What the exercise asks:
What follows is a block of records; reproduce all of it verbatim.

─── Material for the task ───

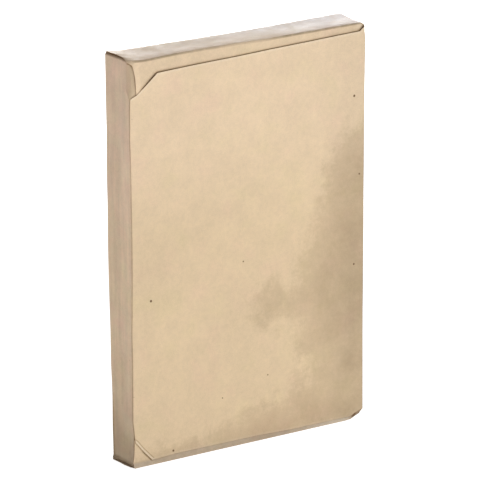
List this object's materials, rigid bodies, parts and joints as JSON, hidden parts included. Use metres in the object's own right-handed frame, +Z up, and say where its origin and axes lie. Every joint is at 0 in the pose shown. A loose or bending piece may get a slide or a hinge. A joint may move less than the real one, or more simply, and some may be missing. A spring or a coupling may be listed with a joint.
{
  "type": "paper-wrapped black tea brick",
  "caption": "Small flat brick of pressed black tea, shut in a folded brown paper wrapper with cut corners on its front sheet, standing on its lower end.",
  "frame": {"origin": "under the middle of the pack's box, on the surface it stands on", "axes": "+Z up along the pack's height; the front sheet faces -Y; +X to the right as seen from the front"},
  "size_m": [0.0996, 0.0154, 0.148],
  "materials": {
    "wrapping_paper": "smooth unbleached brown wrapping paper, faintly mottled, with soft stains and a slight sheen"
  },
  "bodies": {
    "root": {"wrapped_brick": "wrapping_paper"}
  },
  "joints": []
}
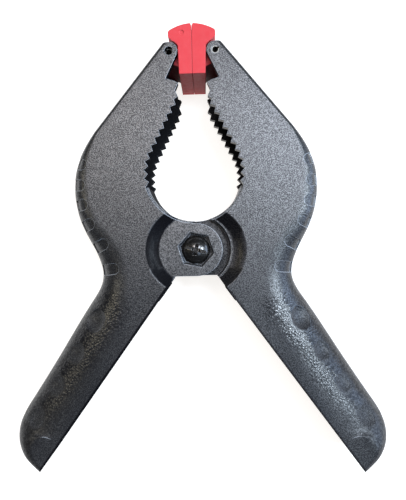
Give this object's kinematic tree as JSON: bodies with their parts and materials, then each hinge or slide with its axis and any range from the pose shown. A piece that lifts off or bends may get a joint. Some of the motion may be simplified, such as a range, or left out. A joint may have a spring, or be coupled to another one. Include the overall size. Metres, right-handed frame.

───

The output:
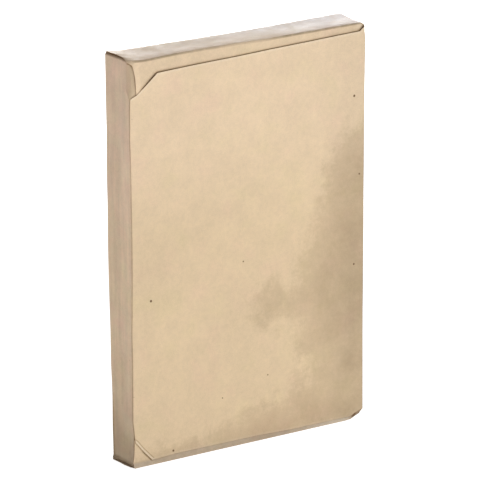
List this object's materials, rigid bodies, parts and joints as JSON, hidden parts included. Use metres in the object's own right-handed frame, +Z up, and say where its origin and axes lie. Every joint is at 0 in the pose shown. A loose or bending piece may get a slide or a hinge. A joint may move less than the real one, or more simply, and some may be missing. A spring or a coupling may be listed with a joint.
{
  "type": "paper-wrapped black tea brick",
  "caption": "Small flat brick of pressed black tea, shut in a folded brown paper wrapper with cut corners on its front sheet, standing on its lower end.",
  "frame": {"origin": "under the middle of the pack's box, on the surface it stands on", "axes": "+Z up along the pack's height; the front sheet faces -Y; +X to the right as seen from the front"},
  "size_m": [0.0996, 0.0154, 0.148],
  "materials": {
    "wrapping_paper": "smooth unbleached brown wrapping paper, faintly mottled, with soft stains and a slight sheen"
  },
  "bodies": {
    "root": {"wrapped_brick": "wrapping_paper"}
  },
  "joints": []
}
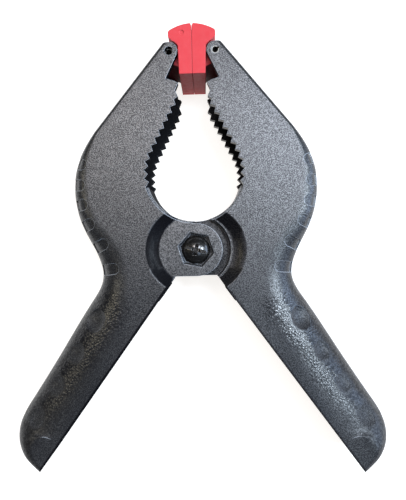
Give this object's kinematic tree as JSON: bodies with their parts and materials, then each hinge or slide with its axis and any range from the pose shown. A piece that lifts off or bends may get a joint. Some of the motion may be simplified, such as a range, or left out. A joint may have a spring, or be coupled to another one. Include the overall size. Metres, right-handed frame.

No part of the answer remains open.